Ours is but a 'Rented World'
Ours is but a ‘Rented World’
If by now you haven’t gathered the fact, Barnes is, even for the death-obsessed, an unusually fixated person, though (at least in this lively and intelligent book) rarely a gloomy one. It’s an interesting combination, at least over the course of this volume’s 244 pages, though there are moments, here and there, when Barnes’ obsession edges close to that of a buttonholing bore. It’s certainly not enough to make you not want to read this book, but just enough to make you hope he’ll turn to a different subject in his next one.
As to my own feelings about death, my alarm is still set on ‘snooze’ mode. I actually used to fear sudden death quite a bit when I was in my 20s, and hadn’t yet packed in a lot of living. Now, having had my share of wonderful and painful experiences, I’m a bit more relaxed about it all, or maybe not so much relaxed as resigned. If something is inevitable, after all, we’ll inevitably recognize it as such, so why hurry that recognition along?
My own glimmering of irrevocable understanding—not enough to cause me to sit bolt upright with alarm, but enough to make me to stir a bit—happened to me recently when I attended my high school’s 50th birthday celebration. The event was held to raise money for a scholarship fund, and unlike standard class reunions, this event was open to former students from the first graduating class in 1969 all the way through this past year.
When I first arrived, I saw a bulletin board displaying scores of old black-and-white class pictures from the six or seven grammar schools that fed into my high school, and was a bit surprised to see that the very first picture I looked at was of my own third grade class—there I was, in a well-remembered shirt, in the back row, with the other tall and gangly ones. But I quickly saw that this was a misperception—it was another class, and another third-grader, from another grammar school entirely. I looked at a different class picture and, again, I initially perceived it as mine before discovering on closer inspection that it was not.

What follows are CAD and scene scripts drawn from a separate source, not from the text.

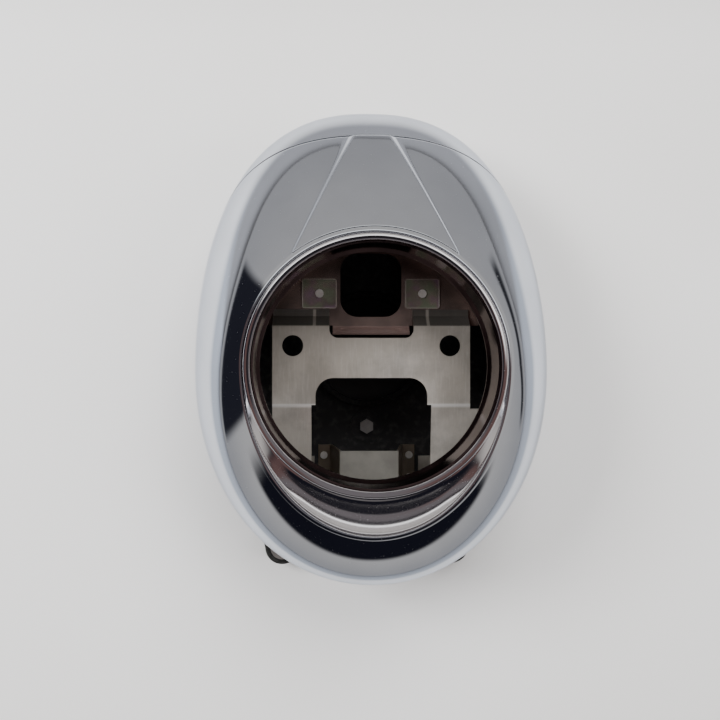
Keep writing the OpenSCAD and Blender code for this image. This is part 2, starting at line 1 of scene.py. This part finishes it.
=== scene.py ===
import bpy
import bmesh
from math import sin, cos, tan, asin, atan, pi, radians, hypot
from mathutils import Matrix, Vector


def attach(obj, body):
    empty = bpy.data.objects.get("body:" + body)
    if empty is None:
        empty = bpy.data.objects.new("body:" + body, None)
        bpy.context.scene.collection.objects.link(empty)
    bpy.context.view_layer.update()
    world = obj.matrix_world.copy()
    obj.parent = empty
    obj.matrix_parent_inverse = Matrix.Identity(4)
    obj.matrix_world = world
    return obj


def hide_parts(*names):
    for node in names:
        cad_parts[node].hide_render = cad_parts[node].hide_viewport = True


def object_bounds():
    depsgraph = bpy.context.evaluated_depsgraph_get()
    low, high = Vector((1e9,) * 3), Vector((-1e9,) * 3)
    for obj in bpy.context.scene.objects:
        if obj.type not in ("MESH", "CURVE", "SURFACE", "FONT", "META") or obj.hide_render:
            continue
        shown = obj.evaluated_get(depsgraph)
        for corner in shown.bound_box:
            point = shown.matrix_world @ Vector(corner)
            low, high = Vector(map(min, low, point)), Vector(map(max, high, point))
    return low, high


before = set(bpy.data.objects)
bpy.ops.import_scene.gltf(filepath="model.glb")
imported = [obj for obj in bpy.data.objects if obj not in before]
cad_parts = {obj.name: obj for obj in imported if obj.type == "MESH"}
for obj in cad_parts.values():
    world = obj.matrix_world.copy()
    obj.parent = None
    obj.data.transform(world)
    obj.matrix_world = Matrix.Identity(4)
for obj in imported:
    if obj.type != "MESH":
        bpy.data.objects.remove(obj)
cad_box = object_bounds()


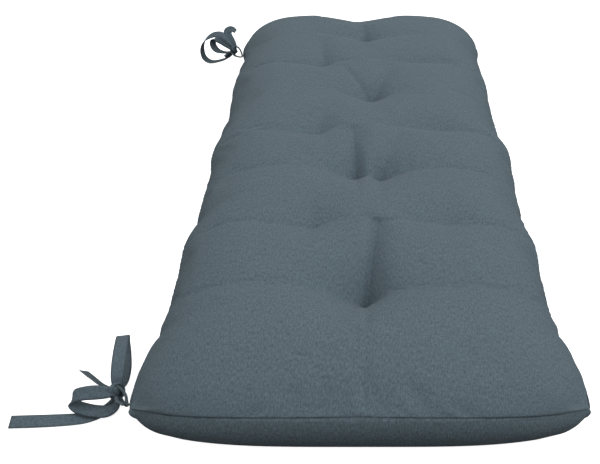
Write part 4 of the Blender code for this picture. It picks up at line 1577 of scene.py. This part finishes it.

The problem was three-fold (there’s nothing wrong with my vision.) First, class pictures from a given era all tend to blend together because the photographers pose everyone in identical three-quarter-view stances, and with the same up-tilted shiny faces. Second, boys’ fashions of my era tended to make everything a roughly textured corduroy and flannel blur. And third—and most important –- we were still close enough to our blobby embryonic beginnings that, whatever the distinctive differences in our physiognomies, we hadn’t yet diverged enough, or had enough experiences imprinted on our faces and our brains, to avoid being largely indistinguishable from countless others of our age.
Beginning in the latter years of grammar school, and certainly by the time we all graduated from high school, those superficial resemblances began to disappear. By the time I attended my 10th and 20th high school reunions, everyone looked so different from each other, and had had such radically different life experiences, that the divergence appeared complete and permanent.
But suddenly, at my high school’s birthday celebration, I began to notice once again how similar those in my age group all looked. Maybe it was something about the air we all breathed back then, and the water (or, more likely, pop) we all drank, but with few exceptions, we had re-formed again into a similar-looking, somewhat pale and jowly but oddly baby-faced mass. (For reasons I do not understand, many of the people from my neck of the woods, regardless of their ethnicity, tend to retain a baby-fat chubbiness in the cheeks, even as the manifestations of aging otherwise encroach.) If I took off my glasses, the effect was magnified, and we were once again, as we had been back in third grade, an undifferentiated blob.
Soon enough, we would all be exactly that: Blobs of mortal flesh, sharing one all-consuming commonality, which is to say our rapidly approaching demise. We’d all started out in the same neighborhood, and mostly went our separate ways, and now we were all, helplessly and inevitably, being drawn back whence we came.
If this revelation of mine seems beyond-obvious, well, of course it is, but it probably wouldn’t be possible to live our lives if we stared the obvious in the face every day. Even Barnes, who says in this book that the fear of death is “the most rational thing in the world”, must be able to forget about his impending demise from time to time in order to, well, live.
Enjoying a good lunch is much easier if one ignores the gaping grave while slicing into a steak, and sex—well, I don’t know if it’s even possible to pull that off while dwelling on death. More broadly, enjoying a good life is so much easier if one chooses not to face the awful facts until relatively late in life (while not neglecting in the interim to pop those fish oil capsules and buckle those seat belts.) Denying—or at the very least suppressing—the certainty of death also can be a rational act, at least until that time when it is not.
The evening I spent with my fellow doomed classmates didn’t make me melancholy; if anything, I felt somehow comforted by the reminder that my childhood friends and I, and everyone else on earth, are all going to share an indistinguishable fate. (Imagine a society where, in fact, 20 percent of us could choose immortality, and the envy and ire that would evoke in the rest of us.) On the scale of death-denial from William Saroyan to Julian Barnes, I tend to be much closer to the former, but though I do not at the moment have death on my agenda, I cannot deny that Death’s agenda includes me.